-- START Data to use --

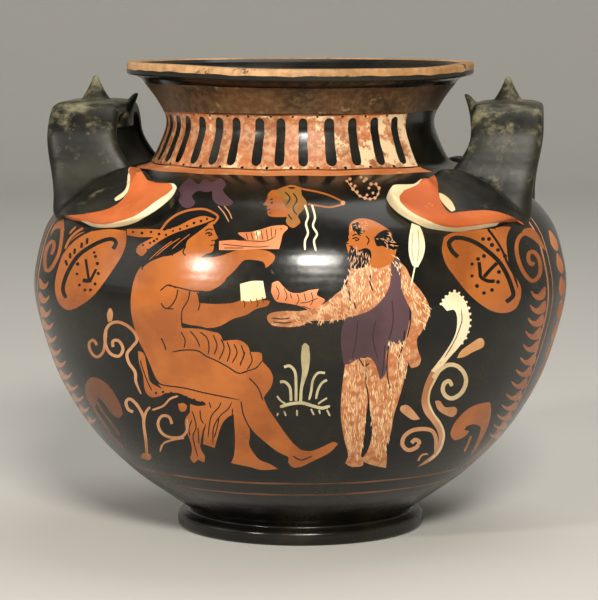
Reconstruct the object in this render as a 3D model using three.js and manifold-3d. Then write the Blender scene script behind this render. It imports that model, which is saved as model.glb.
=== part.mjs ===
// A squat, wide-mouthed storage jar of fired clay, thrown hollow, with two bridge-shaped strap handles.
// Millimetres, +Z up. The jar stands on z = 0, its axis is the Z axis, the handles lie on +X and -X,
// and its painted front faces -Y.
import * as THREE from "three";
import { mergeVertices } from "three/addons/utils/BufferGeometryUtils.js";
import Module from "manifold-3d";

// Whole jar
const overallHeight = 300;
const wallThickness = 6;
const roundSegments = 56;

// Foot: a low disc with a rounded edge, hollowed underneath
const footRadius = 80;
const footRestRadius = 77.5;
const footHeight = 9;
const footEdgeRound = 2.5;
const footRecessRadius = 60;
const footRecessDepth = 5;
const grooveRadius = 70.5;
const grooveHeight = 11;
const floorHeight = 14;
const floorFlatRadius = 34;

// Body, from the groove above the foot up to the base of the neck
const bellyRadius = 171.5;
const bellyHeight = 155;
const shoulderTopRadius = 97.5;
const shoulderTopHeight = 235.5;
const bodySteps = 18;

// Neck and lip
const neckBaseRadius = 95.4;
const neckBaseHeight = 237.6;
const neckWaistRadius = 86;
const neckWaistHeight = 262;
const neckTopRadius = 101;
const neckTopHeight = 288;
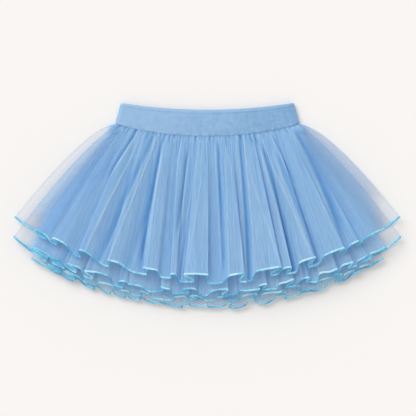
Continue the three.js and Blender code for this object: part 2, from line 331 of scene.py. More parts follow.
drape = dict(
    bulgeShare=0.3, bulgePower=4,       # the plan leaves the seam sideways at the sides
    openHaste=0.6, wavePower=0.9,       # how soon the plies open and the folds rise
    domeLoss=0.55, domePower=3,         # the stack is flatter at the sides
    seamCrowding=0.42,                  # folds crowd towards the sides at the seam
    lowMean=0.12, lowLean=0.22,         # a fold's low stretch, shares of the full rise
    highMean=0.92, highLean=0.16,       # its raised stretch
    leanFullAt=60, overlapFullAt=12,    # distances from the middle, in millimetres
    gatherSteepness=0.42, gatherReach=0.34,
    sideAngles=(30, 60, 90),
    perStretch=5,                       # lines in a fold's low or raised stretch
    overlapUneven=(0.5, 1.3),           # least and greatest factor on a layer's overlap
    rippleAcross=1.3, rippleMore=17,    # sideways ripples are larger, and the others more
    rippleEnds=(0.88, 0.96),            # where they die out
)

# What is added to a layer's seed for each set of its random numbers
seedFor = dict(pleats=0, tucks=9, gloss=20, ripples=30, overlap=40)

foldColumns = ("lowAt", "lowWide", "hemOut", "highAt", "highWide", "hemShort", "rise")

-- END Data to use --

◆ Instructions for the task ◆
Reproduce every line above without error.

◆ Exercise result ◆
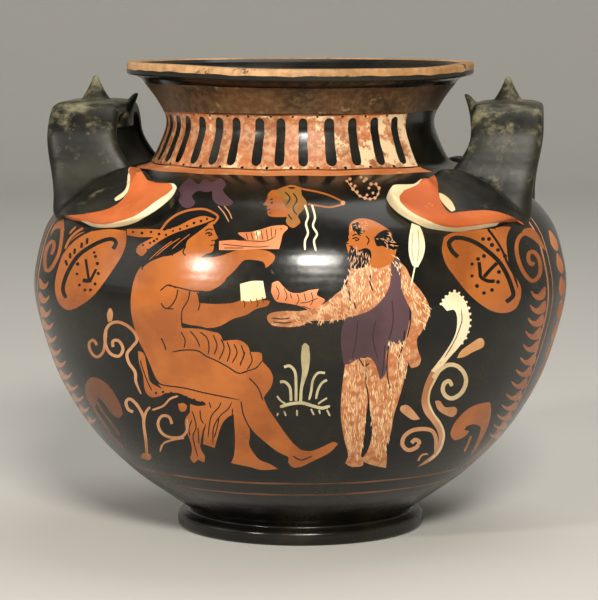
Reconstruct the object in this render as a 3D model using three.js and manifold-3d. Then write the Blender scene script behind this render. It imports that model, which is saved as model.glb.
=== part.mjs ===
// A squat, wide-mouthed storage jar of fired clay, thrown hollow, with two bridge-shaped strap handles.
// Millimetres, +Z up. The jar stands on z = 0, its axis is the Z axis, the handles lie on +X and -X,
// and its painted front faces -Y.
import * as THREE from "three";
import { mergeVertices } from "three/addons/utils/BufferGeometryUtils.js";
import Module from "manifold-3d";

// Whole jar
const overallHeight = 300;
const wallThickness = 6;
const roundSegments = 56;

// Foot: a low disc with a rounded edge, hollowed underneath
const footRadius = 80;
const footRestRadius = 77.5;
const footHeight = 9;
const footEdgeRound = 2.5;
const footRecessRadius = 60;
const footRecessDepth = 5;
const grooveRadius = 70.5;
const grooveHeight = 11;
const floorHeight = 14;
const floorFlatRadius = 34;

// Body, from the groove above the foot up to the base of the neck
const bellyRadius = 171.5;
const bellyHeight = 155;
const shoulderTopRadius = 97.5;
const shoulderTopHeight = 235.5;
const bodySteps = 18;

// Neck and lip
const neckBaseRadius = 95.4;
const neckBaseHeight = 237.6;
const neckWaistRadius = 86;
const neckWaistHeight = 262;
const neckTopRadius = 101;
const neckTopHeight = 288;
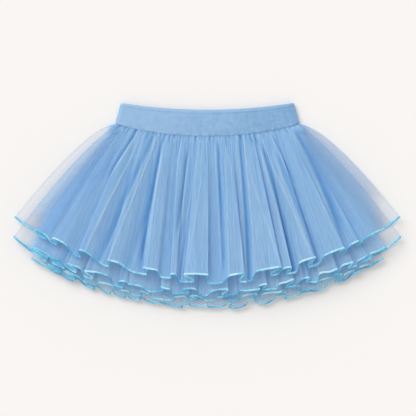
Continue the three.js and Blender code for this object: part 2, from line 331 of scene.py. More parts follow.
drape = dict(
    bulgeShare=0.3, bulgePower=4,       # the plan leaves the seam sideways at the sides
    openHaste=0.6, wavePower=0.9,       # how soon the plies open and the folds rise
    domeLoss=0.55, domePower=3,         # the stack is flatter at the sides
    seamCrowding=0.42,                  # folds crowd towards the sides at the seam
    lowMean=0.12, lowLean=0.22,         # a fold's low stretch, shares of the full rise
    highMean=0.92, highLean=0.16,       # its raised stretch
    leanFullAt=60, overlapFullAt=12,    # distances from the middle, in millimetres
    gatherSteepness=0.42, gatherReach=0.34,
    sideAngles=(30, 60, 90),
    perStretch=5,                       # lines in a fold's low or raised stretch
    overlapUneven=(0.5, 1.3),           # least and greatest factor on a layer's overlap
    rippleAcross=1.3, rippleMore=17,    # sideways ripples are larger, and the others more
    rippleEnds=(0.88, 0.96),            # where they die out
)

# What is added to a layer's seed for each set of its random numbers
seedFor = dict(pleats=0, tucks=9, gloss=20, ripples=30, overlap=40)

foldColumns = ("lowAt", "lowWide", "hemOut", "highAt", "highWide", "hemShort", "rise")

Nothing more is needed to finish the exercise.